● Requirements:
Every line must be returned precisely as it is written.
▽
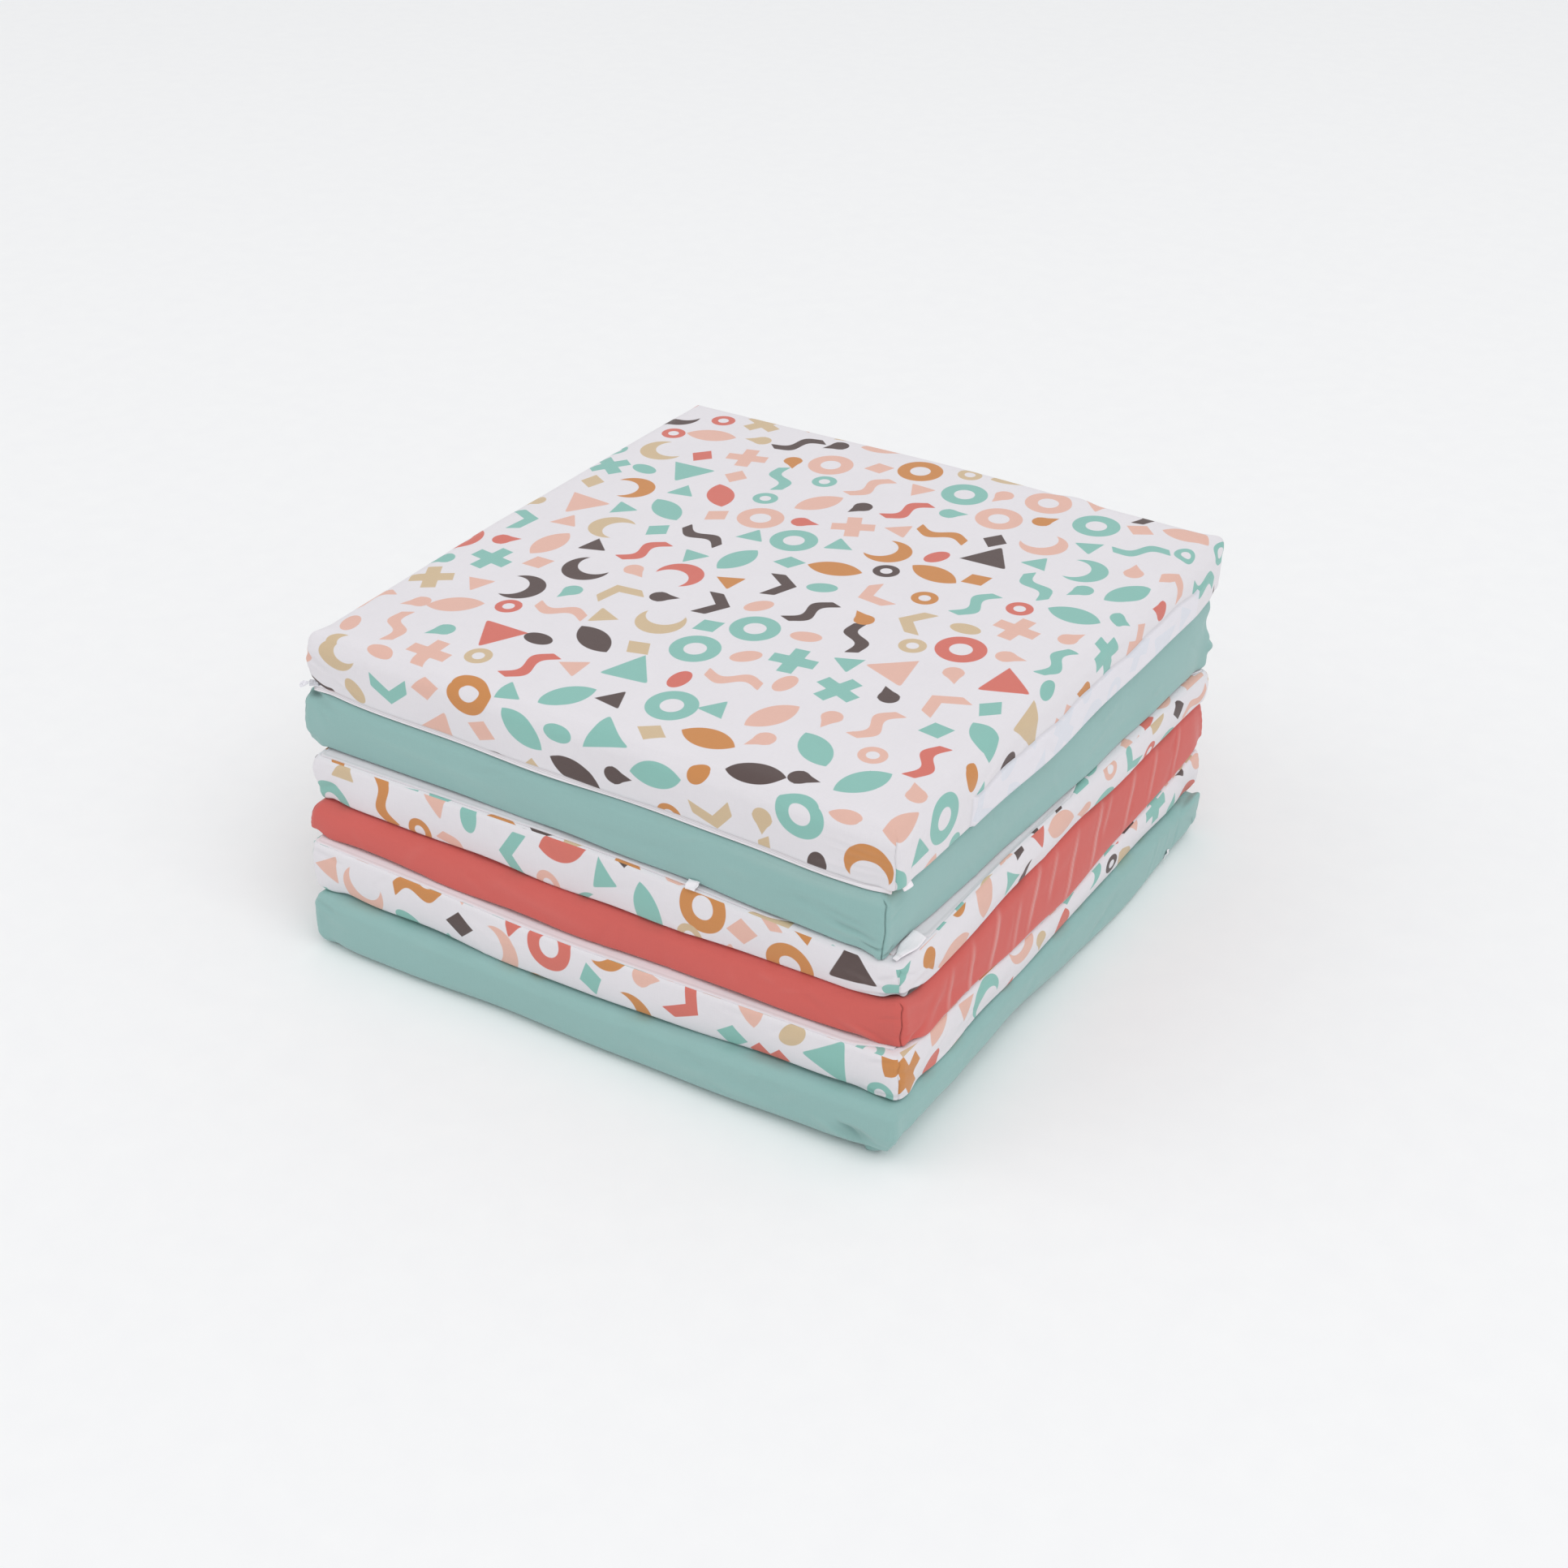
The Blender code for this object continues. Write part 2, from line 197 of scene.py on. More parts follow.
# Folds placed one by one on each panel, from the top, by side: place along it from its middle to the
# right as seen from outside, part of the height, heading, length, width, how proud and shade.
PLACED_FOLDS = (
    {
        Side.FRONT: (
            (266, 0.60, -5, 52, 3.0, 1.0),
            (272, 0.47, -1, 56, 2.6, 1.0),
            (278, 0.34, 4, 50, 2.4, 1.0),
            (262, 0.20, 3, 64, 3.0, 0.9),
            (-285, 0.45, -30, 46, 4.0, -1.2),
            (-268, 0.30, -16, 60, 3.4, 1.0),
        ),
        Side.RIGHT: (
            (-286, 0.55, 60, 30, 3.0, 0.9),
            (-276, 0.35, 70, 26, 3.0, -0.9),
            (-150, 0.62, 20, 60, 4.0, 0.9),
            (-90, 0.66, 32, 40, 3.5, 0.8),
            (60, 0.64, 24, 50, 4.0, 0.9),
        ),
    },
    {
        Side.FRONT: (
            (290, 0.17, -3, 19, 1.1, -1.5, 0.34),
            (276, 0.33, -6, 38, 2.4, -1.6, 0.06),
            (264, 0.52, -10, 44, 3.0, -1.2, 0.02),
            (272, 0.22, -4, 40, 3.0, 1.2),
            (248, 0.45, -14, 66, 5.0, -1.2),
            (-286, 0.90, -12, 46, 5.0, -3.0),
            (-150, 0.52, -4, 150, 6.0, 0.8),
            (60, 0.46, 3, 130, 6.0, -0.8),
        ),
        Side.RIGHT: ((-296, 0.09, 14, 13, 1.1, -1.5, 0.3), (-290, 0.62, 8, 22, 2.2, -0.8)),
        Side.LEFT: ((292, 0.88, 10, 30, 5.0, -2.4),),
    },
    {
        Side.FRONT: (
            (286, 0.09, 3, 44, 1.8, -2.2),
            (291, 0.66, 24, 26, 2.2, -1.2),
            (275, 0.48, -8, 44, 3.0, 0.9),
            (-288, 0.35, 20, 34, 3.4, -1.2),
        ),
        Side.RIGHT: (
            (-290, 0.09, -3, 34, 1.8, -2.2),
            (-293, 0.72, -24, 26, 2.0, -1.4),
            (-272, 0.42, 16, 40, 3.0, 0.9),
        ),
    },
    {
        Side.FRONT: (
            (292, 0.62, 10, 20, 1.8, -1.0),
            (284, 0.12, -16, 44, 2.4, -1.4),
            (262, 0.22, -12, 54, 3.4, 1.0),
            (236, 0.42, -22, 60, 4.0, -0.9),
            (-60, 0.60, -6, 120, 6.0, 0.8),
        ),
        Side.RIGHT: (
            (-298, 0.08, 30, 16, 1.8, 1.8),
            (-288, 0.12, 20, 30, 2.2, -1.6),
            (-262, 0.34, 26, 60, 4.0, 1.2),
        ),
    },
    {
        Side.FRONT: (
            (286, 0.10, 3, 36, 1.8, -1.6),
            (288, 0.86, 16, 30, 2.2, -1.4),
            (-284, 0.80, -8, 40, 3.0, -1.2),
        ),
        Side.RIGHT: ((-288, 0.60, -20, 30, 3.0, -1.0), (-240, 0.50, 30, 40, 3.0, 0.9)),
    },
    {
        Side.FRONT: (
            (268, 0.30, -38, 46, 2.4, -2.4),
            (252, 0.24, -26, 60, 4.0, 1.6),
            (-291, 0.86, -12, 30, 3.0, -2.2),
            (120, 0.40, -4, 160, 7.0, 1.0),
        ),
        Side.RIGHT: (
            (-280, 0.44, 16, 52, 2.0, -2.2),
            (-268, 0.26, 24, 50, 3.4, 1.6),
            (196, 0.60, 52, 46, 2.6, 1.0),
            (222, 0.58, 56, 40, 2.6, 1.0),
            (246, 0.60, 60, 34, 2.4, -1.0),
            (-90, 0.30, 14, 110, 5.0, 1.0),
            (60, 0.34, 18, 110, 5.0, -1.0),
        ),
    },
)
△
● Worked solution:
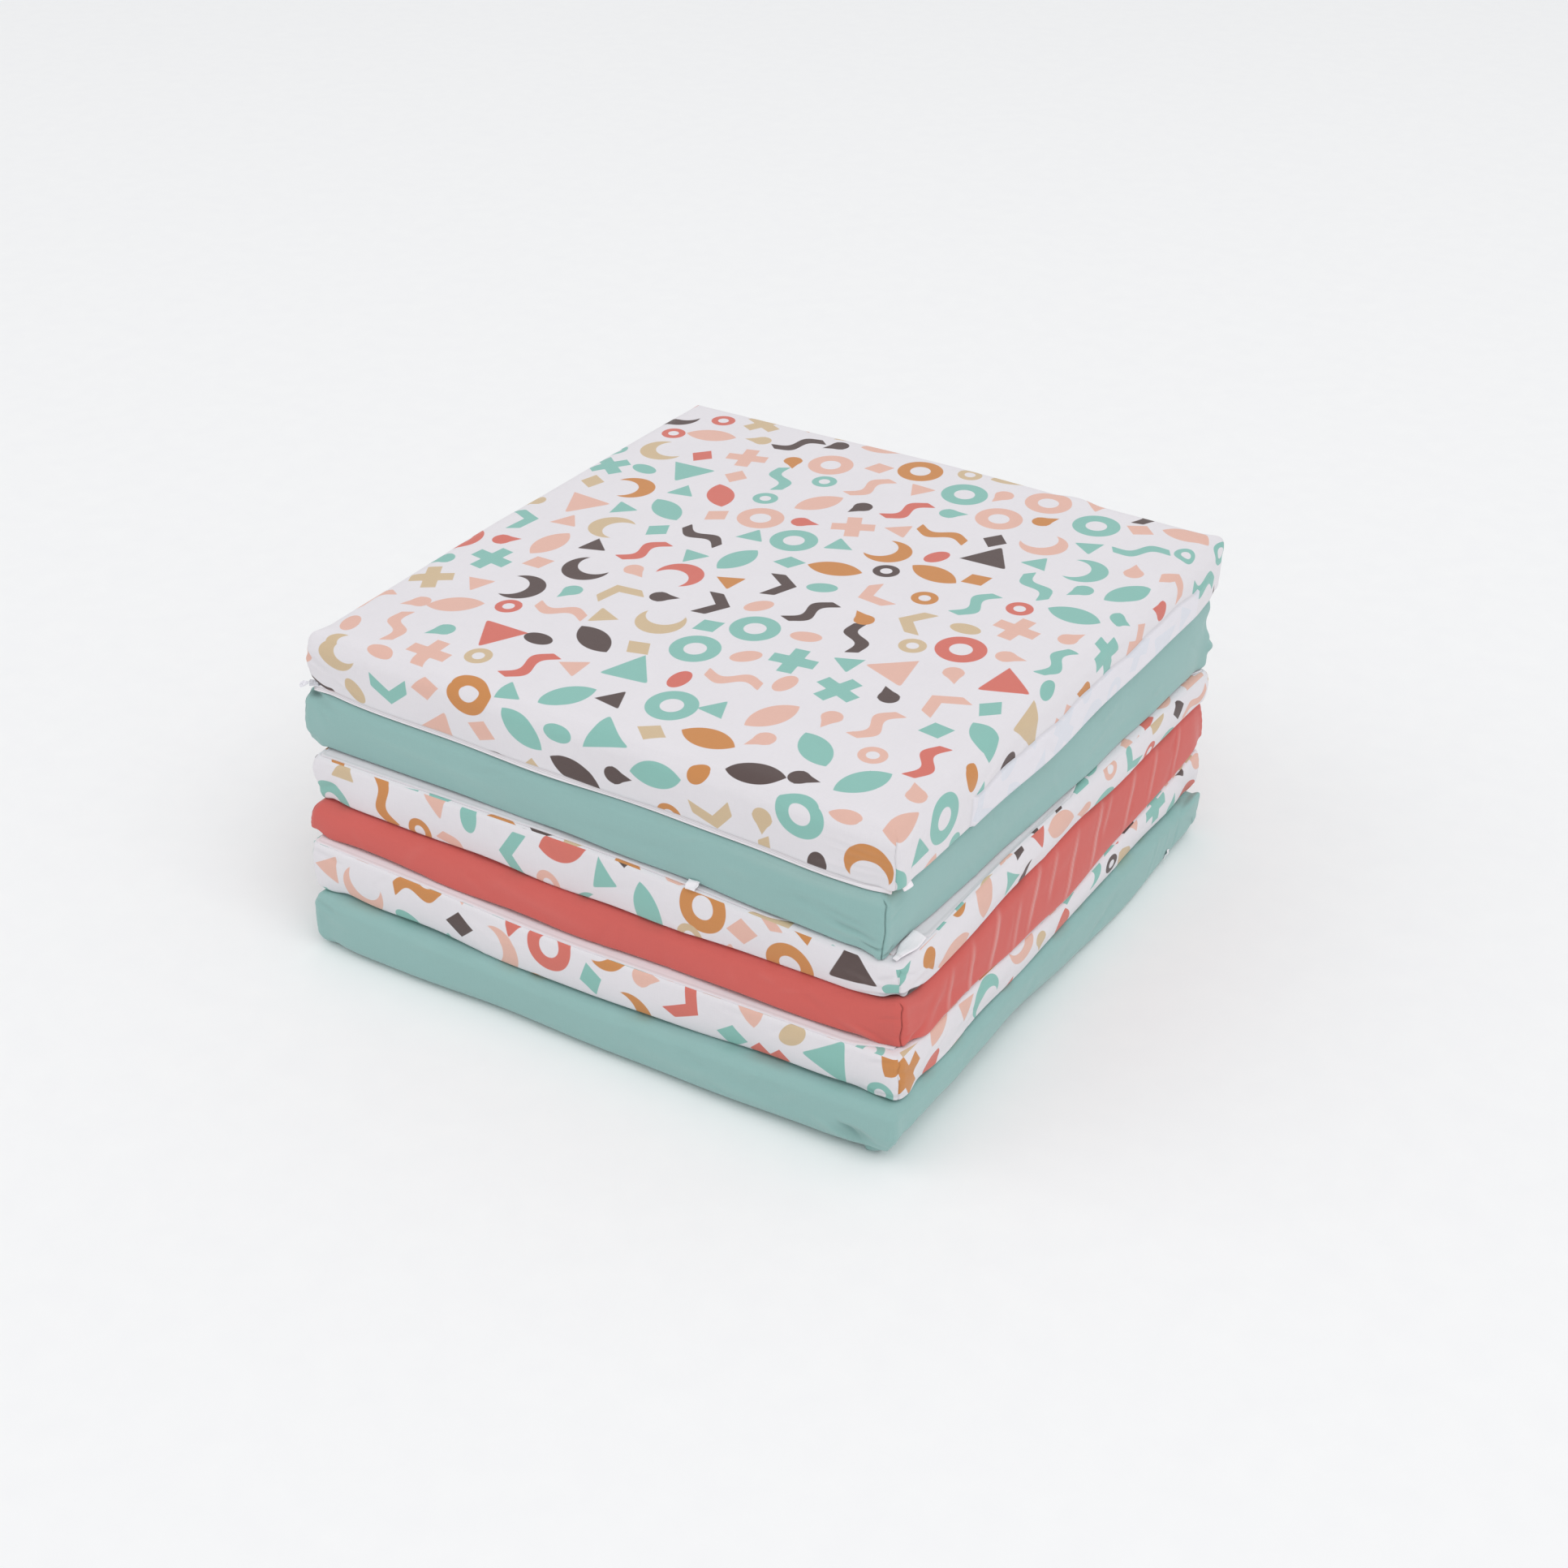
The Blender code for this object continues. Write part 2, from line 197 of scene.py on. More parts follow.
# Folds placed one by one on each panel, from the top, by side: place along it from its middle to the
# right as seen from outside, part of the height, heading, length, width, how proud and shade.
PLACED_FOLDS = (
    {
        Side.FRONT: (
            (266, 0.60, -5, 52, 3.0, 1.0),
            (272, 0.47, -1, 56, 2.6, 1.0),
            (278, 0.34, 4, 50, 2.4, 1.0),
            (262, 0.20, 3, 64, 3.0, 0.9),
            (-285, 0.45, -30, 46, 4.0, -1.2),
            (-268, 0.30, -16, 60, 3.4, 1.0),
        ),
        Side.RIGHT: (
            (-286, 0.55, 60, 30, 3.0, 0.9),
            (-276, 0.35, 70, 26, 3.0, -0.9),
            (-150, 0.62, 20, 60, 4.0, 0.9),
            (-90, 0.66, 32, 40, 3.5, 0.8),
            (60, 0.64, 24, 50, 4.0, 0.9),
        ),
    },
    {
        Side.FRONT: (
            (290, 0.17, -3, 19, 1.1, -1.5, 0.34),
            (276, 0.33, -6, 38, 2.4, -1.6, 0.06),
            (264, 0.52, -10, 44, 3.0, -1.2, 0.02),
            (272, 0.22, -4, 40, 3.0, 1.2),
            (248, 0.45, -14, 66, 5.0, -1.2),
            (-286, 0.90, -12, 46, 5.0, -3.0),
            (-150, 0.52, -4, 150, 6.0, 0.8),
            (60, 0.46, 3, 130, 6.0, -0.8),
        ),
        Side.RIGHT: ((-296, 0.09, 14, 13, 1.1, -1.5, 0.3), (-290, 0.62, 8, 22, 2.2, -0.8)),
        Side.LEFT: ((292, 0.88, 10, 30, 5.0, -2.4),),
    },
    {
        Side.FRONT: (
            (286, 0.09, 3, 44, 1.8, -2.2),
            (291, 0.66, 24, 26, 2.2, -1.2),
            (275, 0.48, -8, 44, 3.0, 0.9),
            (-288, 0.35, 20, 34, 3.4, -1.2),
        ),
        Side.RIGHT: (
            (-290, 0.09, -3, 34, 1.8, -2.2),
            (-293, 0.72, -24, 26, 2.0, -1.4),
            (-272, 0.42, 16, 40, 3.0, 0.9),
        ),
    },
    {
        Side.FRONT: (
            (292, 0.62, 10, 20, 1.8, -1.0),
            (284, 0.12, -16, 44, 2.4, -1.4),
            (262, 0.22, -12, 54, 3.4, 1.0),
            (236, 0.42, -22, 60, 4.0, -0.9),
            (-60, 0.60, -6, 120, 6.0, 0.8),
        ),
        Side.RIGHT: (
            (-298, 0.08, 30, 16, 1.8, 1.8),
            (-288, 0.12, 20, 30, 2.2, -1.6),
            (-262, 0.34, 26, 60, 4.0, 1.2),
        ),
    },
    {
        Side.FRONT: (
            (286, 0.10, 3, 36, 1.8, -1.6),
            (288, 0.86, 16, 30, 2.2, -1.4),
            (-284, 0.80, -8, 40, 3.0, -1.2),
        ),
        Side.RIGHT: ((-288, 0.60, -20, 30, 3.0, -1.0), (-240, 0.50, 30, 40, 3.0, 0.9)),
    },
    {
        Side.FRONT: (
            (268, 0.30, -38, 46, 2.4, -2.4),
            (252, 0.24, -26, 60, 4.0, 1.6),
            (-291, 0.86, -12, 30, 3.0, -2.2),
            (120, 0.40, -4, 160, 7.0, 1.0),
        ),
        Side.RIGHT: (
            (-280, 0.44, 16, 52, 2.0, -2.2),
            (-268, 0.26, 24, 50, 3.4, 1.6),
            (196, 0.60, 52, 46, 2.6, 1.0),
            (222, 0.58, 56, 40, 2.6, 1.0),
            (246, 0.60, 60, 34, 2.4, -1.0),
            (-90, 0.30, 14, 110, 5.0, 1.0),
            (60, 0.34, 18, 110, 5.0, -1.0),
        ),
    },
)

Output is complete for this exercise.